My setup looks more or less like that:
process 1: Java app which uses log4j2 (with flume-ng’s Avro appender)
process 2: local flume-ng which gets the logs on using an Avro source and
process them
Here are my findings:
When Flume (process 2) is up and running, everything actually looks really
good. The ring buffer capacity is almost always full and there are no
performance issues. The problem starts when I shut down process 2 - I am trying
to simulate a case in which this process crashes, as I do not want it to effect
process 1. As soon as I shut down flume I start getting exceptions produced by
log4j telling me they cannot append the log - so far it makes sense. The thing
is, that at the same time I can see that the ring buffer starts to fill up. As
long as it’s not totally full process’s 1 throughput stays the same. The
problem gets serious as soon as the buffer reaches full capacity. When that
happens the throughput drops in 80% and it does not seem to recover from this
state.
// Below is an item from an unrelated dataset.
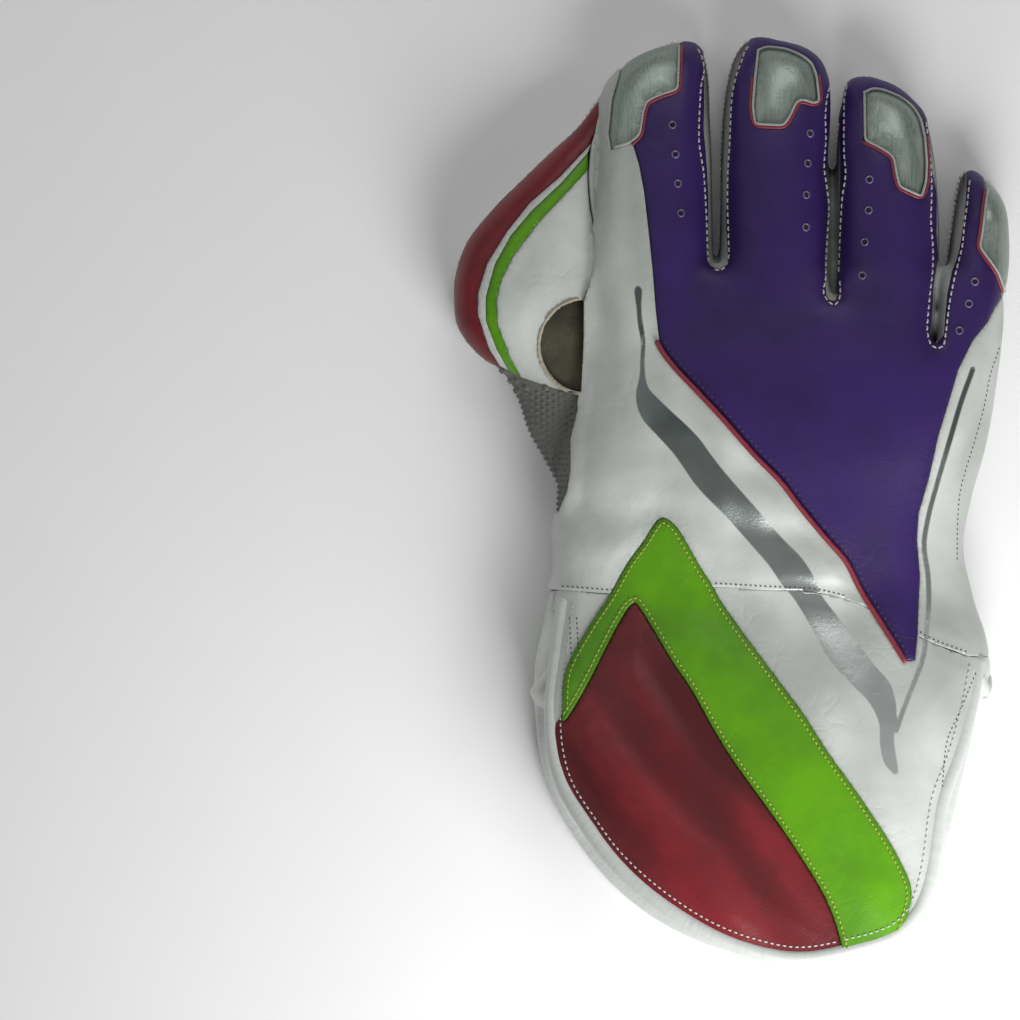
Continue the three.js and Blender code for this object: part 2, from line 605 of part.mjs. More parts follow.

But, as soon as I restart process 2, things get back to normal pretty
quick - the buffer gets emptied, and the throughput climbs back to what it was
before. I assume that from some reason a fail to append makes the RingBuffer
consumer thread significantly slower.
Besides checking why the flume appender preform slower when an exception is
thrown, I wish I could just discard the log events when the buffer gets full.